By Gary Smith
Try adding some texture to give an otherwise an ordinary image a stronger sense of feeling.
The starting point is this image from Boxing Day 2011 overlooking the Long Sands at Tynemouth.
Nothing special but I was attracted by the lighting conditions and the “Lowry-esque” figures on the beach. I was also lucky (it would be nice to say I waited for the “decisive moment”) to capture the bird in frame which I think adds a sense of movement as well as making an interesting triangular composition. The wind was strong but this original camera capture doesn’t really convey what I saw and felt at the time.
I wanted to see if a textured effect could help. You can download free texture images from textureking.com or mayang.com/textures. I am using this sandstone photo.
Drag the sandstone (or other texture) on top of the original photo – it will appear as the top layer (of two) in the Layers palette.
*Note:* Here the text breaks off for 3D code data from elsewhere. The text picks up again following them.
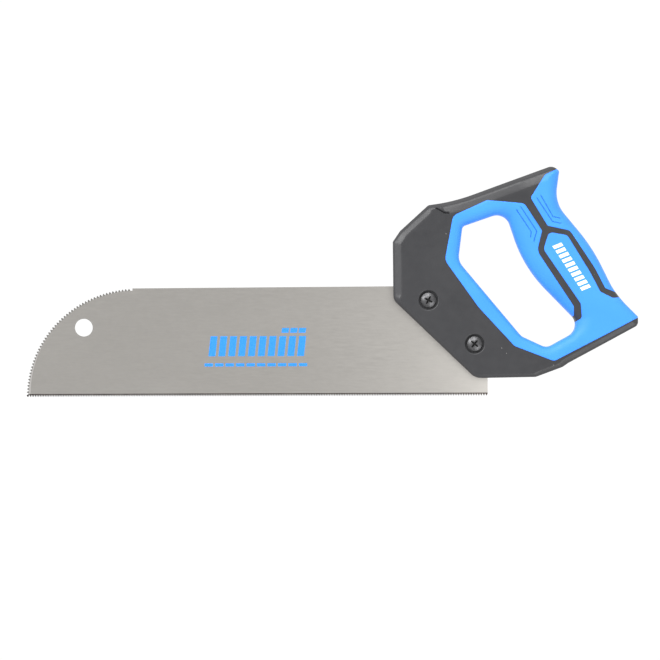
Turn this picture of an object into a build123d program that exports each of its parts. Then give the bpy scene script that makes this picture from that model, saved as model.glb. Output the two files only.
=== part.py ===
from build123d import *
import os
from math import acos, cos, sin, sqrt

# A flooring back saw, lying on its far cheek: +X runs from the nose to the butt of the handle, +Y from the teeth
# to the back of the blade, and +Z is up. The origin is under the middle of the saw, on the surface it lies on.
# Outlines are drawn from the blade's heel: x is measured behind the heel and y above the line of tooth points.
# All sizes are in millimetres.

# Blade
blade_length = 330.2
blade_thickness = 0.9
tooth_pitch = 25.4 / 14
tooth_depth = 1.5
nose_length = 79.0
nose_height = 77.4
nose_end = -255.6
nose_teeth = 51
notch = -254.2
back_height_at_notch = 77.5
tang_top = (-29.7, 78.6)
tang_heel_height = 50.0
hanging_hole_centre = (-289.1, 49.5)
hanging_hole_diameter = 12.7

# Handle
butt_reach = 107.0
horn_height = 163.3
cheek_thickness = 22.0
grip_thickness = 28.0
palm_edge_thickness = 25.0
skin = 2.5
edge_rounding = 3.5
slot_clearance = 0.05
slot_margin = 0.3

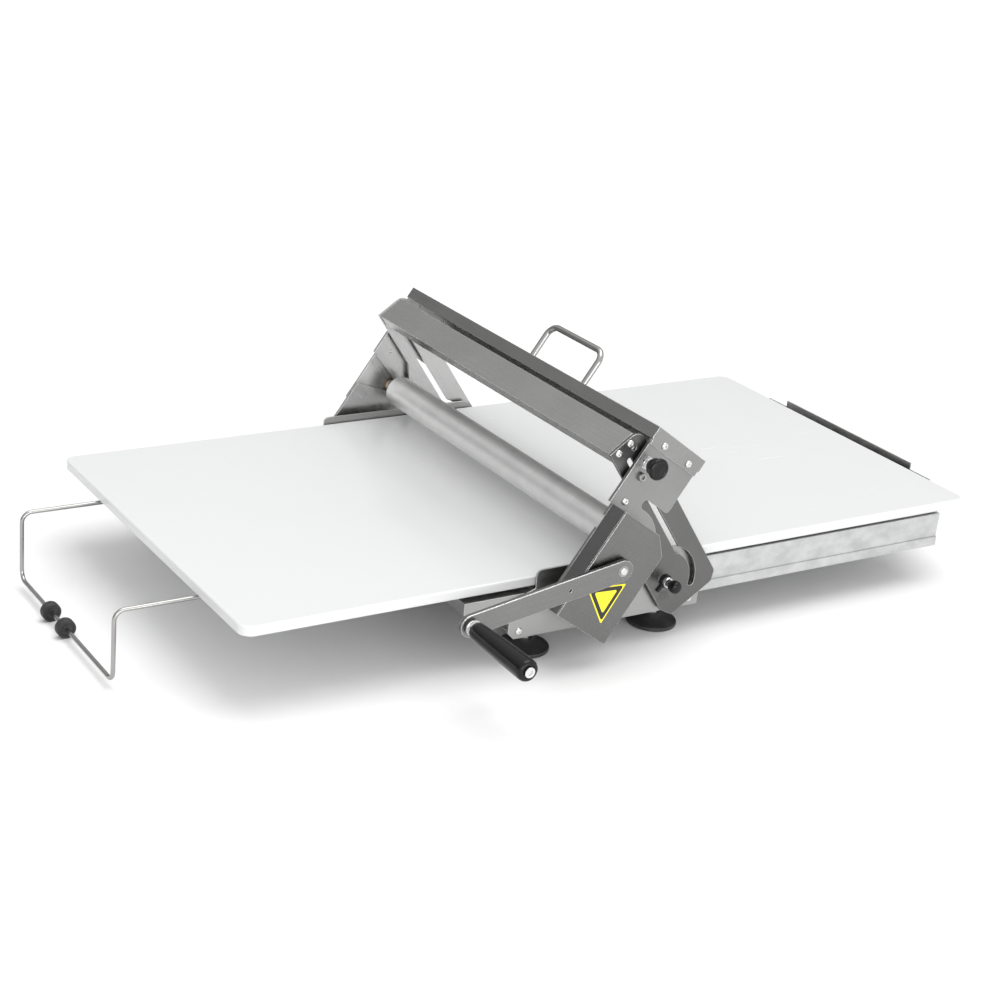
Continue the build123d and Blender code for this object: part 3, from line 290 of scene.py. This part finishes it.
def moulded(name, colour, rough, fine, depth, dust, gloss=0.5):
    material, tree, shader = newMaterial(name, colour, rough, 0.0, Specular_IOR_Level=gloss)
    skin = noiseOn(tree, surfaceCoords(tree), fine, 3.0, 0.6)
    worn = noiseOn(tree, surfaceCoords(tree), 60.0, 5.0, 0.65)
    dusty = tuple(channel + dust for channel in colour)
    dress(tree, shader, blendColour(tree, spread(tree, worn, 0.45, 0.75, 0.0, 1.0), colour, dusty),
          fromNoise(tree, worn, rough - 0.05, rough + 0.10), bumpFrom(tree, skin, depth))
    return material


finish = {name: brushedSteel(name, **look) for name, look in steelLooks.items()}
finish.update({name: turnedMetal(name, **look) for name, look in turnedLooks.items()})
finish.update({name: moulded(name, **look) for name, look in mouldedLooks.items()})
finish["boardPlastic"] = boardPlastic()
finish["traySteel"] = traySteel()
finish["rodSteel"] = rodSteel()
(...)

You may find it necessary to re-size the texture image to match your original photo. If so – just click Edit/Transform and drag the corners to the correct size.
At this point all you will see is the top layer- the sandstone image. So click on Blend Modes in the Layers palette and select “Soft Light” .
Immediately you will see a textured effect overlaying the original image.
In this case it’s too strong – so reduce the opacity by moving the slider in the Layers palette to the left (see above screenshot) – in this case to about 45%.
The end result is a (pleasing?) textured effect on the original image which conveys a sense of “painting and texture” which helps a little to capture the mood of the original scene that I saw.
Different textures will give different effects and you can add several textured layers which combine to give a subtle overall effect in keeping with the vision of your image.
The technique is demonstrated with Photoshop CS but can alo be achieved with those later versions of Elements which have Layers..
Have a go and let us know how you get on.